▶ [Task requirements]
Check every line below for the word "materials" and copy the ones that have it.

▶ [Information provided]
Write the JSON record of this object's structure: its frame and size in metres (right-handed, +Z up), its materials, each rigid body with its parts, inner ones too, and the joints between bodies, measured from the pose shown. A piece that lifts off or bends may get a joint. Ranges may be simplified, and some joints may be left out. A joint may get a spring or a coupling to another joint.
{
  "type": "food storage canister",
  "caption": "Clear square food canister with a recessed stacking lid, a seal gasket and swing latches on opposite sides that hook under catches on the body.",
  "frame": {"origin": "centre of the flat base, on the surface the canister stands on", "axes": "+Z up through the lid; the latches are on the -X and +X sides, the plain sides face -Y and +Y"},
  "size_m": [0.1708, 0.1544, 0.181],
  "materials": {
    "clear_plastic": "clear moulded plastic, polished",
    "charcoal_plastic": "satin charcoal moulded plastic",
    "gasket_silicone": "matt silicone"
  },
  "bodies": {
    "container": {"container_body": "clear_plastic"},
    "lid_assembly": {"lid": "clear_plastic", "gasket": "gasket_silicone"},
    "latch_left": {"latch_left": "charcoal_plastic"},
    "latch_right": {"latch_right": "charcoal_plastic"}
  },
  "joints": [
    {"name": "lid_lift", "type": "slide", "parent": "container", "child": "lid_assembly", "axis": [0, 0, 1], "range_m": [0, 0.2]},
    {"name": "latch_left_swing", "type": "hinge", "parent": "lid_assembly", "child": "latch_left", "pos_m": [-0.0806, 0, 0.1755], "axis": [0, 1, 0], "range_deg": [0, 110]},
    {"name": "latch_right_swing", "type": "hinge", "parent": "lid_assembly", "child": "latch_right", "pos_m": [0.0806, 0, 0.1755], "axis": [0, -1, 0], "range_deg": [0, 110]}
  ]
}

▶ [Exercise output]
Write the JSON record of this object's structure: its frame and size in metres (right-handed, +Z up), its materials, each rigid body with its parts, inner ones too, and the joints between bodies, measured from the pose shown. A piece that lifts off or bends may get a joint. Ranges may be simplified, and some joints may be left out. A joint may get a spring or a coupling to another joint.
  "materials": {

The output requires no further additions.